=== WORK TO DO ===
Lines holding the string "bodies" are the ones to copy; find them all in the data.

=== STORED DATA ===
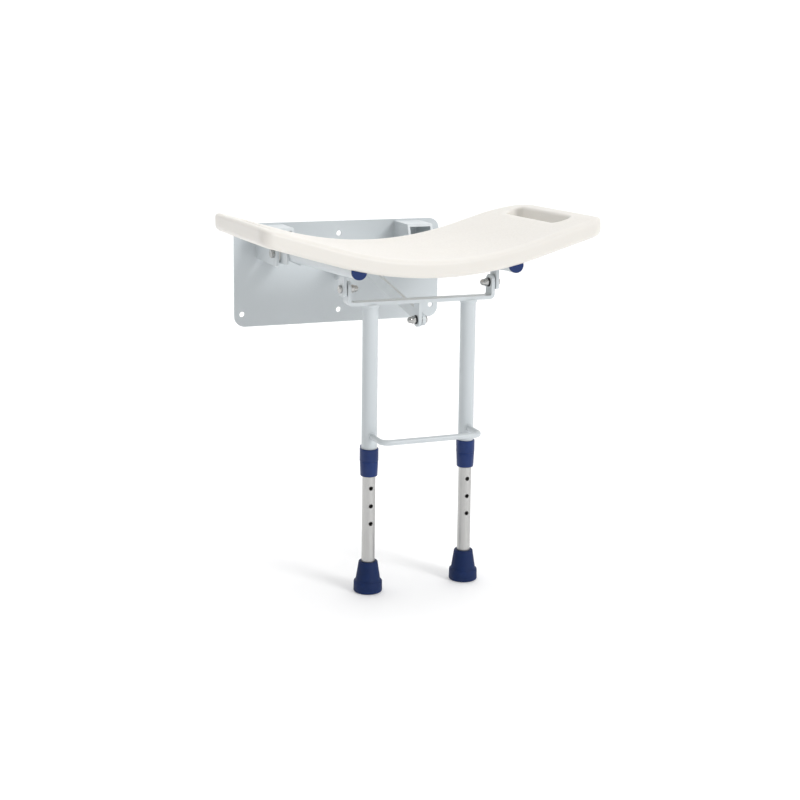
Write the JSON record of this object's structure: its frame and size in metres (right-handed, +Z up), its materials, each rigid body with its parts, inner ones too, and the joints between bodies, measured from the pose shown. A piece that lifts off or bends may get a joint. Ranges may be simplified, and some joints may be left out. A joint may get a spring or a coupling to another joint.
{
  "type": "fold down wall seat",
  "caption": "Fold down wall seat: curved white plastic panel with hand slots on a hinged steel frame, wall plate, drop leg frame with telescopic legs, blue collars and rubber feet.",
  "frame": {"origin": "centre of the wall plate's back face, in the middle of the six wall screw holes", "axes": "+X along the wall to the right seen from the room, +Y into the wall, +Z up"},
  "size_m": [0.508, 0.4201, 0.5397],
  "materials": {
    "powder_coat": "pale blue grey powder coat, semi gloss",
    "steel": "stainless fasteners",
    "white_plastic": "moulded white plastic with a fine grain",
    "blue_plastic": "blue moulded plastic",
    "blue_rubber": "blue moulded rubber",
    "black_plastic": "black nylon",
    "satin_aluminium": "satin anodised"
  },
  "bodies": {
    "wall": {"wall_plate": "powder_coat", "left_wall_bracket": "powder_coat", "right_wall_bracket": "powder_coat", "stay_bracket": "powder_coat", "wall_pivot_bolts": "steel", "wall_pivot_nuts": "steel", "wall_pivot_spacers": "white_plastic", "stay_wall_bolt": "steel", "stay_wall_nut": "steel", "stay_wall_washers": "steel"},
    "seat": {"seat_panel": "white_plastic", "left_seat_tube": "powder_coat", "right_seat_tube": "powder_coat", "left_pivot_cheeks": "powder_coat", "right_pivot_cheeks": "powder_coat", "left_leg_lug": "powder_coat", "right_leg_lug": "powder_coat", "left_tube_cap": "blue_plastic", "right_tube_cap": "blue_plastic", "seat_screws": "steel", "pivot_sleeves": "powder_coat", "leg_pivot_bolts": "steel", "leg_pivot_spacers": "white_plastic", "leg_pivot_washers": "black_plastic", "leg_pivot_nuts": "steel"},
    "legs": {"leg_yoke": "powder_coat", "left_upper_leg": "powder_coat", "right_upper_leg": "powder_coat", "stretcher_rod": "powder_coat", "stay_lug": "powder_coat", "left_collar": "blue_plastic", "right_collar": "blue_plastic", "stay_front_bolt": "steel", "stay_front_spacer": "steel", "stay_front_washer": "black_plastic", "stay_front_nut": "steel"},
    "stay": {"stay_bar": "powder_coat"},
    "left_slide": {"left_lower_leg": "satin_aluminium", "left_foot": "blue_rubber"},
    "right_slide": {"right_lower_leg": "satin_aluminium", "right_foot": "blue_rubber"},
    "left_lock": {"left_lock_pin": "blue_plastic"},
    "right_lock": {"right_lock_pin": "blue_plastic"}
  },
  "joints": [
    {"name": "seat_fold", "type": "hinge", "parent": "wall", "child": "seat", "pos_m": [0, -0.096, 0.0465], "axis": [-1, 0, 0], "range_deg": [0, 87.5]},
    {"name": "leg_swing", "type": "hinge", "parent": "seat", "child": "legs", "pos_m": [0, -0.34407, 0.0273], "axis": [1, 0, 0], "range_deg": [0, 87.5]},
    {"name": "stay_swing", "type": "hinge", "parent": "legs", "child": "stay", "pos_m": [0, -0.34407, -0.0217], "axis": [-1, 0, 0], "range_deg": [0, 99.43]},
    {"name": "left_leg_slide", "type": "slide", "parent": "legs", "child": "left_slide", "axis": [0, 0, 1], "range_m": [-0.052, 0.104]},
    {"name": "right_leg_slide", "type": "slide", "parent": "legs", "child": "right_slide", "axis": [0, 0, 1], "range_m": [-0.052, 0.104]},
    {"name": "left_lock_pull", "type": "slide", "parent": "legs", "child": "left_lock", "axis": [0, 1, 0], "range_m": [0, 0.02]},
    {"name": "right_lock_pull", "type": "slide", "parent": "legs", "child": "right_lock", "axis": [0, 1, 0], "range_m": [0, 0.02]}
  ],
  "couplings": [
    {"joint": "leg_swing", "follows": "seat_fold", "ratio": 1},
    {"joint": "stay_swing", "follows": "seat_fold", "ratio": 1.1364}
  ]
}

=== PROBLEM SOLUTION ===
Write the JSON record of this object's structure: its frame and size in metres (right-handed, +Z up), its materials, each rigid body with its parts, inner ones too, and the joints between bodies, measured from the pose shown. A piece that lifts off or bends may get a joint. Ranges may be simplified, and some joints may be left out. A joint may get a spring or a coupling to another joint.
  "bodies": {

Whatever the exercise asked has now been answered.